- [What is required]: Set down the material exactly as given, please, from its first line through the line that includes "return cuts".
···
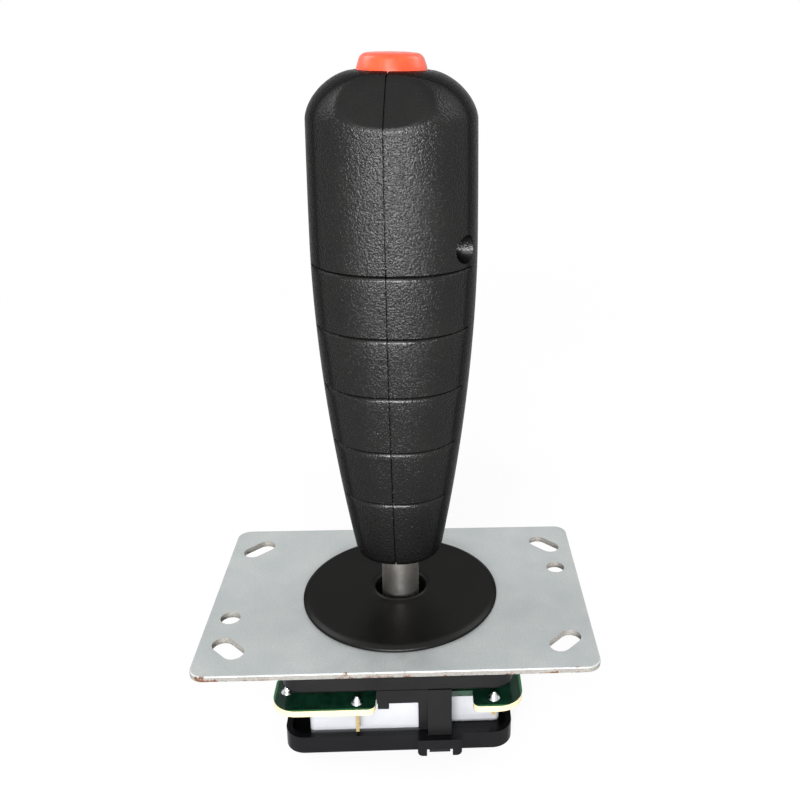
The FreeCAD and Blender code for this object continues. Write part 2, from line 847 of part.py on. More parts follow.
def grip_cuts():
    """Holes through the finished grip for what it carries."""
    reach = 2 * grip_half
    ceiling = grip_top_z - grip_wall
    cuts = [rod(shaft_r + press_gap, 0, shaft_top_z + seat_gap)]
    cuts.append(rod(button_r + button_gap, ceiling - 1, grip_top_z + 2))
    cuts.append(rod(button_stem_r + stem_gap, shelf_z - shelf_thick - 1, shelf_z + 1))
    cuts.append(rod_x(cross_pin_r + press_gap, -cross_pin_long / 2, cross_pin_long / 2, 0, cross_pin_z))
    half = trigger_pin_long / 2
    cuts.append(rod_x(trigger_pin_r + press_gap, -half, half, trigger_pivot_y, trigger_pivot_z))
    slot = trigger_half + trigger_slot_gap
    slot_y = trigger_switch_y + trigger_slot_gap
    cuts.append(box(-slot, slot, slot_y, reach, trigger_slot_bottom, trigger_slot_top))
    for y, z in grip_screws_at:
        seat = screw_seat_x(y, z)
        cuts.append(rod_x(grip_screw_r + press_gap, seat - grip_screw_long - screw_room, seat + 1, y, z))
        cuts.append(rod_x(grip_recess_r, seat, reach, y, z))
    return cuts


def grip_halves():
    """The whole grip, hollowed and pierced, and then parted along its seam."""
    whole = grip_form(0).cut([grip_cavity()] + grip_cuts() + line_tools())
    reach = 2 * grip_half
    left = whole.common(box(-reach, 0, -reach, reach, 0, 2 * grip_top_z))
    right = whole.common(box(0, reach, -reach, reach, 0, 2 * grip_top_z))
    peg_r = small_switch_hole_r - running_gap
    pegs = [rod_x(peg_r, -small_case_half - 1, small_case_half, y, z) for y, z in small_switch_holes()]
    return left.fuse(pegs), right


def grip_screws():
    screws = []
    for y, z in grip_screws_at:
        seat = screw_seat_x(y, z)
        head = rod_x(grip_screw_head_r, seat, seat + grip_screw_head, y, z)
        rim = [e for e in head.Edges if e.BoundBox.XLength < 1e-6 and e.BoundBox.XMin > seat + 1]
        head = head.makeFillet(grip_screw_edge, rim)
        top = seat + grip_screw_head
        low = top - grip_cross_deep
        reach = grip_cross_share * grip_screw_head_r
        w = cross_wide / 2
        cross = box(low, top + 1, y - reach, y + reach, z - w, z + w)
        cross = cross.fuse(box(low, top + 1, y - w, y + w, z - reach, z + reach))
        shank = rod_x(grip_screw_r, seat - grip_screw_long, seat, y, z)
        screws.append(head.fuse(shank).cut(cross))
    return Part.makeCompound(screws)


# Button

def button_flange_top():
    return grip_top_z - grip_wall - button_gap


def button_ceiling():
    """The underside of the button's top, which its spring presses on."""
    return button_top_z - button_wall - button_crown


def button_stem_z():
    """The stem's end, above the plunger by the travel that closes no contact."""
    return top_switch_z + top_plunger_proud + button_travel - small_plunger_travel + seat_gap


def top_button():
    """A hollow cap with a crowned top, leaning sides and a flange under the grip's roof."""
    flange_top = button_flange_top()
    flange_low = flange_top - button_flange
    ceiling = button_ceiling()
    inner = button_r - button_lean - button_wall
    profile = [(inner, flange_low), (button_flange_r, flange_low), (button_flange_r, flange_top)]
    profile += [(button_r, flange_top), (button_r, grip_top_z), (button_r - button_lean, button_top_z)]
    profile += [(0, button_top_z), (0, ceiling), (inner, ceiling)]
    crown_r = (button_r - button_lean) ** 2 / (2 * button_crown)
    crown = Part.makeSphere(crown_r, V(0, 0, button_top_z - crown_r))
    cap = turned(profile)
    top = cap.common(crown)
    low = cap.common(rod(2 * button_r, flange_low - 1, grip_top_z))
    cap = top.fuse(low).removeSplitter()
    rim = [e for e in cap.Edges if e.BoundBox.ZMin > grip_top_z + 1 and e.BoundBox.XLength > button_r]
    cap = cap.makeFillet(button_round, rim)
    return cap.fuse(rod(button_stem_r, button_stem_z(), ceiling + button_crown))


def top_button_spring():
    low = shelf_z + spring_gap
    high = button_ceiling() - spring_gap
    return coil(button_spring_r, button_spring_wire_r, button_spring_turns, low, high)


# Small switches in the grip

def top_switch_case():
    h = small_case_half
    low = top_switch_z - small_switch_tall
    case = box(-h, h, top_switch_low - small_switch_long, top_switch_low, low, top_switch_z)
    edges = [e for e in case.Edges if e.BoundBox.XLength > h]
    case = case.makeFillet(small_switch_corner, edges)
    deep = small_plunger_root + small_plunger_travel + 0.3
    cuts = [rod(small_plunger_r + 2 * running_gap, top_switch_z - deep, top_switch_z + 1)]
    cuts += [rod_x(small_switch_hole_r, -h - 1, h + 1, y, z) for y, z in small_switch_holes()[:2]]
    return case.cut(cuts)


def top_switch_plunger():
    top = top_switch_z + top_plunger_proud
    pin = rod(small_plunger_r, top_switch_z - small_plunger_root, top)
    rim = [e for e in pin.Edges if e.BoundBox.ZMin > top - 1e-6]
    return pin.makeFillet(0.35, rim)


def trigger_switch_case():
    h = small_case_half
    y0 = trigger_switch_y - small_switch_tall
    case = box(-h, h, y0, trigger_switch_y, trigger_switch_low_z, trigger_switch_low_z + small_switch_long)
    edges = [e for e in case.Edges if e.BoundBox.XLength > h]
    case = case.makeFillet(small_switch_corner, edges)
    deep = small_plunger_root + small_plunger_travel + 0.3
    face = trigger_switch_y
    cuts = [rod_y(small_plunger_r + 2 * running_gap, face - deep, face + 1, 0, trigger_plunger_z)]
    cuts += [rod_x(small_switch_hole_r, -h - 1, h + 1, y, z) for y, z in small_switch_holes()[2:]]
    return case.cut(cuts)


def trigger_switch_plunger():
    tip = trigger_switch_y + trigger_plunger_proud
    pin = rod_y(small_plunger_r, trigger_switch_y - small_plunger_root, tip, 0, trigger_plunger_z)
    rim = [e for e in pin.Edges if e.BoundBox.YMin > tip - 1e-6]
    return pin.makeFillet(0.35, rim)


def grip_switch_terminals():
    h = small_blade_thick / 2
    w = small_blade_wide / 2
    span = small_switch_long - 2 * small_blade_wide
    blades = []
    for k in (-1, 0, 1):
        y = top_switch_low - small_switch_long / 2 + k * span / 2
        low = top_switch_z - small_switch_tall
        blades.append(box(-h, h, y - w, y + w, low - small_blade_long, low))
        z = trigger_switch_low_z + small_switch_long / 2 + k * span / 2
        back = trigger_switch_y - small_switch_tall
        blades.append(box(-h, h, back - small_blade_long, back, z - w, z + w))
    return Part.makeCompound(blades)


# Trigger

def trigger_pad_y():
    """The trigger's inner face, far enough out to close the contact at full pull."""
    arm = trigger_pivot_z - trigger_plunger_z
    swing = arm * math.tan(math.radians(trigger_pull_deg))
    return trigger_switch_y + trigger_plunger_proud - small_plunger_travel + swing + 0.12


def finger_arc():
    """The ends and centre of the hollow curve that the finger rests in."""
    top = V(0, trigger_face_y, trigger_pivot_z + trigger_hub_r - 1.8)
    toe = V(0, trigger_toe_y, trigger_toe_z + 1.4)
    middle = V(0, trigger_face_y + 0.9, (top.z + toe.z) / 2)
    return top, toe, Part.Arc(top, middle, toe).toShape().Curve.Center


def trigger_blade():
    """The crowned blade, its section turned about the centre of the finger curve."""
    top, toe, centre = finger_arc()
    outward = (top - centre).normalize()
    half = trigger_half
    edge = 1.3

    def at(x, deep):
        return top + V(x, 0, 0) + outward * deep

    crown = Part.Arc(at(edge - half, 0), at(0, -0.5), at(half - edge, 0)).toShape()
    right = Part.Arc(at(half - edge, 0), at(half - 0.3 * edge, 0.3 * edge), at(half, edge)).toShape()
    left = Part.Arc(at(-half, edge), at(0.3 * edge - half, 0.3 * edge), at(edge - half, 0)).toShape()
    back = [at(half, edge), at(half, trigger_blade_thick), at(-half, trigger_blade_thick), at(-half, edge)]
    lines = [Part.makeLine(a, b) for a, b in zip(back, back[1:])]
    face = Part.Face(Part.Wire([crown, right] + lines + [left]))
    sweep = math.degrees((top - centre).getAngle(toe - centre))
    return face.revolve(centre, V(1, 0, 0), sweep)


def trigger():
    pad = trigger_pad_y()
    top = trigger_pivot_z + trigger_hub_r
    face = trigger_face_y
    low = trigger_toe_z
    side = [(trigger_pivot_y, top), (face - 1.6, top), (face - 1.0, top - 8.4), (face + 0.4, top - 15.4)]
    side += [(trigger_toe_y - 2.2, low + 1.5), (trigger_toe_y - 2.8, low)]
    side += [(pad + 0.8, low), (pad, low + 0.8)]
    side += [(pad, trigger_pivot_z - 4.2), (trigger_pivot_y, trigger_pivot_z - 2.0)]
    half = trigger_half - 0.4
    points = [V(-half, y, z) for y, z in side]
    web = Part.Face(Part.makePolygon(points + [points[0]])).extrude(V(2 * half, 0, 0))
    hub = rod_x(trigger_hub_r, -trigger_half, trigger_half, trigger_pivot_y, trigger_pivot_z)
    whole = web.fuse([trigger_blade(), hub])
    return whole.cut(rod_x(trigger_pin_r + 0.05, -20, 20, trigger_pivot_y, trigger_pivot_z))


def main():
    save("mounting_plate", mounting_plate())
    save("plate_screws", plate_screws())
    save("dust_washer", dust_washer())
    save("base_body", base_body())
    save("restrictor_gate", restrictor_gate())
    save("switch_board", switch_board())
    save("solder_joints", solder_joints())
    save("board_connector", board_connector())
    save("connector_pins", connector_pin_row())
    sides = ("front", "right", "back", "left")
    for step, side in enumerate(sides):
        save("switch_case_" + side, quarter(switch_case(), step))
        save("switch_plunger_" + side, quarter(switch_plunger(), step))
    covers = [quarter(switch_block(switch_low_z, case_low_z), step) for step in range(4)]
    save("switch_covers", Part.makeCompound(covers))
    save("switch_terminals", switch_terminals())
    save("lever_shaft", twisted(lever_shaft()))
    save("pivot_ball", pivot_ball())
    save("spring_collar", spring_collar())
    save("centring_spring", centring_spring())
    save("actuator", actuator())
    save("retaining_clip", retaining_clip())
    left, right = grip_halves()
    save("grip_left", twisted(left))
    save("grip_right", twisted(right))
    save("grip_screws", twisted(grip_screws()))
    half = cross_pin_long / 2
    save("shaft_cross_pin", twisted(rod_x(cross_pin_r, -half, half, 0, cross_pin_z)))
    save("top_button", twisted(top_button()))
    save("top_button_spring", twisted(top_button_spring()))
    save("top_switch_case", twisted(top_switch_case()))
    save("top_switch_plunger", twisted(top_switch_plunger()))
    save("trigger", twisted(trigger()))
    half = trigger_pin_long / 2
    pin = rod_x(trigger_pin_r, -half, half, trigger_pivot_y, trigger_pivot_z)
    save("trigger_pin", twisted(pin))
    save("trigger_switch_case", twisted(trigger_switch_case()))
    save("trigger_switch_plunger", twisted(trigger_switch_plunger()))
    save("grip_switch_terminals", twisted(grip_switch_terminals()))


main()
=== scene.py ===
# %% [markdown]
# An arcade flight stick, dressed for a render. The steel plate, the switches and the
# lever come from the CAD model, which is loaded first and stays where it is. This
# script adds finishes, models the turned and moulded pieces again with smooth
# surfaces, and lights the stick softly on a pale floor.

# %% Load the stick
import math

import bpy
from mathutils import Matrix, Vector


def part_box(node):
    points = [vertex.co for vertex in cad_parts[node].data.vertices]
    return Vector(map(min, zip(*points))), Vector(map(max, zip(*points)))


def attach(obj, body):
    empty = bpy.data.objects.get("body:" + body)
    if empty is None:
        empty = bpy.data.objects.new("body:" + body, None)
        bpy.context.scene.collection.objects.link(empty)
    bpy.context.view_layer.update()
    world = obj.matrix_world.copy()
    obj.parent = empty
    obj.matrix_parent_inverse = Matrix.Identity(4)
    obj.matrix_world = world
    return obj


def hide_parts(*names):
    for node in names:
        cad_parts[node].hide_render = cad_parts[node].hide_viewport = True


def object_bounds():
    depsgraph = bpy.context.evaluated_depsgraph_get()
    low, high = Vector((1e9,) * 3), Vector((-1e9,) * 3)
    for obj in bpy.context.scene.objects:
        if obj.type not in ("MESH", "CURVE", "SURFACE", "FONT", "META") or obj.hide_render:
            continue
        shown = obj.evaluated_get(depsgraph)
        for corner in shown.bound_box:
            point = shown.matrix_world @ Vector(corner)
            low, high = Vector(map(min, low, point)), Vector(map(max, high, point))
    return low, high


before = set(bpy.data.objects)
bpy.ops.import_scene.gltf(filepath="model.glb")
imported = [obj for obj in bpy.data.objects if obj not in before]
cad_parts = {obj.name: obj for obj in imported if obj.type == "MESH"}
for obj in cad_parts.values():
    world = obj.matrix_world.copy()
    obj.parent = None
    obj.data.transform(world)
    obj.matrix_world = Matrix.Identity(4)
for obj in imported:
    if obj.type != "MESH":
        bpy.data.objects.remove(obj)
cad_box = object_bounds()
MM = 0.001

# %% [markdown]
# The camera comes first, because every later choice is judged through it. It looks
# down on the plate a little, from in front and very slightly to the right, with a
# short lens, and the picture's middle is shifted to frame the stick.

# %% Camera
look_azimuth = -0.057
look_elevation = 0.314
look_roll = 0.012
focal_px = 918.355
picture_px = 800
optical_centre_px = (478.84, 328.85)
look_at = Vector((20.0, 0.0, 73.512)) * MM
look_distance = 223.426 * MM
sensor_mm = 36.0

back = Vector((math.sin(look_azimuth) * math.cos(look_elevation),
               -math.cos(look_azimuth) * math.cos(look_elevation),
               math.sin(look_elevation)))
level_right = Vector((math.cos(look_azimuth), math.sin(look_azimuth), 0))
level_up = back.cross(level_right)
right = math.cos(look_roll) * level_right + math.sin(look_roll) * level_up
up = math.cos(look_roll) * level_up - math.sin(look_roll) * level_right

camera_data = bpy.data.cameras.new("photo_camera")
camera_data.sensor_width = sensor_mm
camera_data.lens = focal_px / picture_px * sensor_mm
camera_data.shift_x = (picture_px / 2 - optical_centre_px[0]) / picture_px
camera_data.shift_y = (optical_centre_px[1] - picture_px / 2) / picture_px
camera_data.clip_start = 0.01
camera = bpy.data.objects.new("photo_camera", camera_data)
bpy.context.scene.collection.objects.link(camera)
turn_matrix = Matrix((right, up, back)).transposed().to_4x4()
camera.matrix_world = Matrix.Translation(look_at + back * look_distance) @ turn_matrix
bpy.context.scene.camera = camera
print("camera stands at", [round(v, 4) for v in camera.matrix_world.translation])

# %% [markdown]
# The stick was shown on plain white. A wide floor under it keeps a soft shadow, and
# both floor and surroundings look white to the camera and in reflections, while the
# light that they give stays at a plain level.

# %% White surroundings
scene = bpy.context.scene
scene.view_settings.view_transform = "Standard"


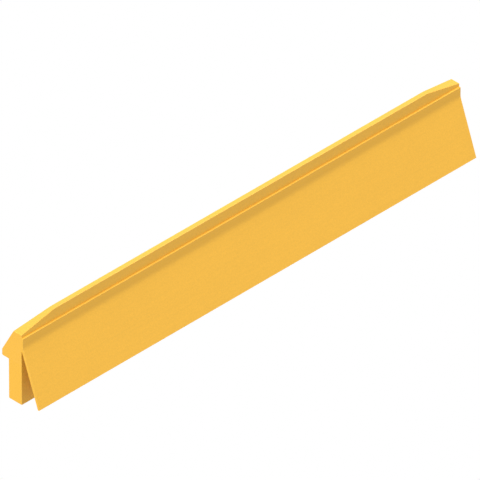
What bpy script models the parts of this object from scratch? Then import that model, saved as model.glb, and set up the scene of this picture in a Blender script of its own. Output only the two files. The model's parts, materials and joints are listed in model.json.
···
- [Exercise solution]:
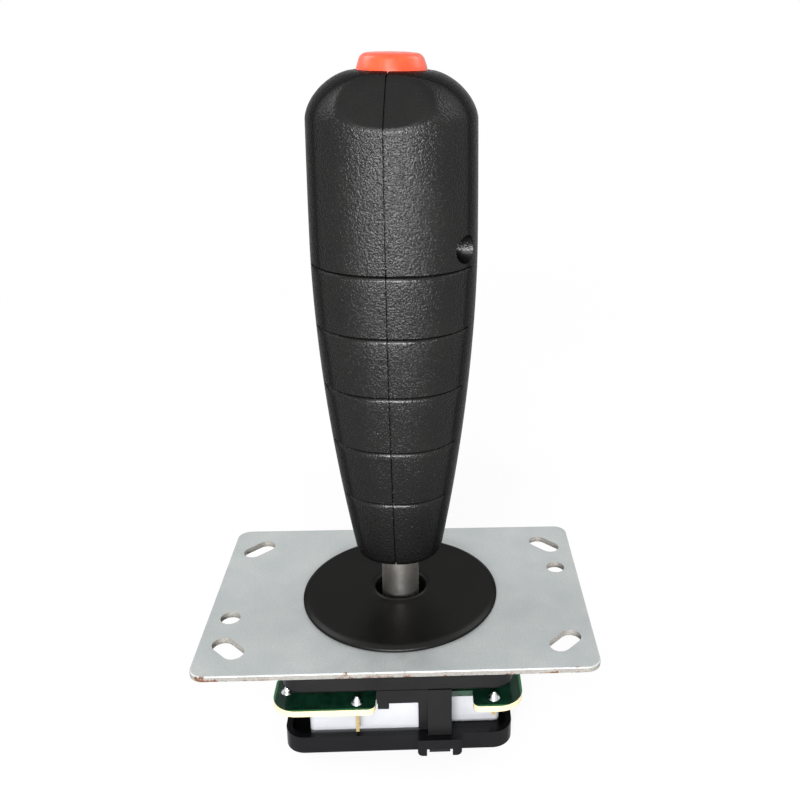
The FreeCAD and Blender code for this object continues. Write part 2, from line 847 of part.py on. More parts follow.
def grip_cuts():
    """Holes through the finished grip for what it carries."""
    reach = 2 * grip_half
    ceiling = grip_top_z - grip_wall
    cuts = [rod(shaft_r + press_gap, 0, shaft_top_z + seat_gap)]
    cuts.append(rod(button_r + button_gap, ceiling - 1, grip_top_z + 2))
    cuts.append(rod(button_stem_r + stem_gap, shelf_z - shelf_thick - 1, shelf_z + 1))
    cuts.append(rod_x(cross_pin_r + press_gap, -cross_pin_long / 2, cross_pin_long / 2, 0, cross_pin_z))
    half = trigger_pin_long / 2
    cuts.append(rod_x(trigger_pin_r + press_gap, -half, half, trigger_pivot_y, trigger_pivot_z))
    slot = trigger_half + trigger_slot_gap
    slot_y = trigger_switch_y + trigger_slot_gap
    cuts.append(box(-slot, slot, slot_y, reach, trigger_slot_bottom, trigger_slot_top))
    for y, z in grip_screws_at:
        seat = screw_seat_x(y, z)
        cuts.append(rod_x(grip_screw_r + press_gap, seat - grip_screw_long - screw_room, seat + 1, y, z))
        cuts.append(rod_x(grip_recess_r, seat, reach, y, z))
    return cuts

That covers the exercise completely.